= The Humorous Lieutenant =

Stage play by John Fletcher

The Humorous Lieutenant, also known as The Noble Enemies, Demetrius and Enanthe, or Alexander's Successors, is a Jacobean era stage play, a tragicomedy written by John Fletcher. Highly praised by critics, it has been called "Fletcher's best comedy."

The drama was initially published in the first Beaumont and Fletcher folio of 1647.

==Date and performance==
The second Beaumont/Fletcher folio of 1679 provides a cast list for the original King's Men's production, which includes Henry Condell, Joseph Taylor, John Lowin, William Ecclestone, Richard Sharpe, John Underwood, Robert Benfield—and Thomas Pollard, the comic actor who filled the title role. This is the only cast list that includes both Taylor and Condell; Taylor joined the company in the spring of 1619, to replace Richard Burbage after his death in March of that year; and Condell is thought to have retired not long after—which appears to date the play fairly securely to 1619.

==Manuscript==
In addition to the printed texts in the two folios, the play exists in a manuscript version, a presentation copy prepared by the professional scribe Ralph Crane for Sir Kenelm Digby. Crane sent the MS. to Digby on 27 November 1625. In Crane's text, the play is longer by some 70 lines; the printed texts provide a stage version trimmed for acting. The MS. is titled Demetrius and Enanthe, and attributes the play to Fletcher alone—a verdict that is generally accepted, since Fletcher's distinctive stylistic profile is continuous through the play. The MS. has been called "the most beautiful example of Crane's calligraphy that we have."

==After 1642==
Comic material from the play was adapted into a droll during the Interregnum period. Like many plays in Fletcher's canon, The Humorous Lieutenant was revived at the start the Restoration era, in 1660. When the new Theatre Royal at Drury Lane opened on 8 April 1663, The Humorous Lieutenant was the first play staged, and ran for twelve nights in a row—highly unusual in the repertory system of the time. The play remained popular and was performed repeatedly, in various adaptations, into the early eighteenth century.

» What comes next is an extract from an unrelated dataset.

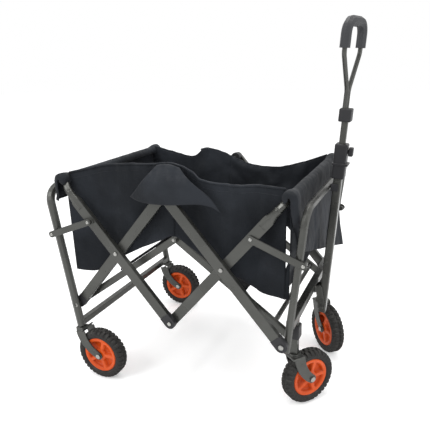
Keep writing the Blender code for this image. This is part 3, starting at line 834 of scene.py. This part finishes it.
for body, places in rivets.items():
    for number, (point, face, radius) in enumerate(places, 1):
        for word, side in sideOf.items():
            height = 0.0012 if body == "rear_floor" else 0.0022
            centre = at(point[0], side * face, point[1])
            rings = domeRings(centre, Vector((0, side, 0)), radius, height)
            obj = ringPiece(f"{joinedWords(body)}Rivet{number}{word}", rings, "bright")
            shown(obj, body, "bright_steel")
print("wagon: rivets made")

# swaged shoulders where the flat bars turn into round tube
shoulder = {"flat": (0.0147, 0.0072), "round": 0.0104, "start": 0.800, "end": 0.925, "steps": 12}


def makeShoulder(body, top, middle, word):
    foot = midFoot
    cross = share(foot, top, 1.03)
    along = Vector((cross[0] - foot[0], 0, cross[1] - foot[1])).normalized()
    wide = Vector((along.z, 0, -along.x))
    out = Vector((0, sideOf[word], 0))
    rings = []
    for i in range(shoulder["steps"] + 1):
        t = i / shoulder["steps"]
        amount = shoulder["start"] + (shoulder["end"] - shoulder["start"]) * t
        place = share(foot, cross, amount)
        morph = ease(t, 0.25, 0.75)
        a = shoulder["flat"][0] + (shoulder["round"] - shoulder["flat"][0]) * morph
        b = shoulder["flat"][1] + (shoulder["round"] - shoulder["flat"][1]) * morph
        square = 5 - 3 * morph
        centre = at(place[0], sideOf[word] * middle, place[1])
        ring = []
        for k in range(28):
            turn = 2 * math.pi * k / 28
            c, d = math.cos(turn), math.sin(turn)
            size = (abs(c) ** square + abs(d) ** square) ** (-1 / square)
            ring.append(centre + wide * a * c * size + out * b * d * size)
        rings.append(ring)
    obj = ringPiece(f"{joinedWords(body)}Shoulder{word}", rings, "steel")
    shown(obj, body, "coated_steel")


for word in sideOf:
    makeShoulder("rear_bars", topRear, 0.2655, word)
    makeShoulder("front_bars", topFront, 0.2505, word)
print("wagon: shoulders made")

# sleeves round the caster posts
postSleeve = {"size": (0.031, 0.033, 0.040), "round": 0.004, "z": 0.236}


def makePostSleeves():
    for word in sideOf:
        x, y, _ = joints[f"caster_{word.lower()}_swivel"]["pos_m"]
        shape = bmesh.new()
        bmesh.ops.create_cube(shape, size=1)
        bmesh.ops.scale(shape, vec=postSleeve["size"], verts=shape.verts)
        bmesh.ops.bevel(
            shape, geom=list(shape.edges), offset=postSleeve["round"], segments=3, profile=0.5,
            affect="EDGES",
        )
        data = bpy.data.meshes.new(f"postSleeve{word}")
        shape.to_mesh(data)
        shape.free()
        data.transform(Matrix.Translation((x, y, postSleeve["z"])))
        data.materials.append(look["plastic"])
        obj = bpy.data.objects.new(f"postSleeve{word}", data)
        bpy.context.scene.collection.objects.link(obj)
        shown(obj, "front_frame", "black_plastic")


makePostSleeves()


# floor
def makeFloor():
    half = studio["reach"]
    corners = [(-half, -half, 0), (half, -half, 0), (half, half, 0), (-half, half, 0)]
    obj = newPiece("studioFloor", corners, [(0, 1, 2, 3)], "steel")
    made, shader, w = newMaterial("studioFloorFinish", 0.9)
    w.feed(shader.inputs["Base Color"], colour4(studio["floor"]))
    shader.inputs["Emission Color"].default_value = (1, 1, 1, 1)
    shader.inputs["Emission Strength"].default_value = studio["glow"]
    obj.data.materials.clear()
    obj.data.materials.append(made)


makeFloor()

print("wagon: done")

Adapted forms of the play were published in 1697 and 1717, while the manuscript text was first printed by Alexander Dyce in 1830.

==The plot==
The Humorous Lieutenant has no known source in the previous literature, and seems to be that rare item in English Renaissance drama: an original plot. It is set in the ancient Middle East after the death of Alexander the Great, and features the major historical figures of the era: Antigonus, his son Demetrius, and Seleucus, Ptolemy, and Lysimachus. The plot centers on the love between Demetrius and an obscure young woman named Celia—who at the end of the play turns out to be Enanthe, the daughter of King Seleucus and so a suitable match for a prince.

The title character is the play's main comic relief: an otherwise-unnamed lieutenant who is capable of fighting ferociously in battle but is a profound hypochondriac the rest of the time. He is "humorous" in the seventeenth-century sense of the word: his bodily humours are out of balance.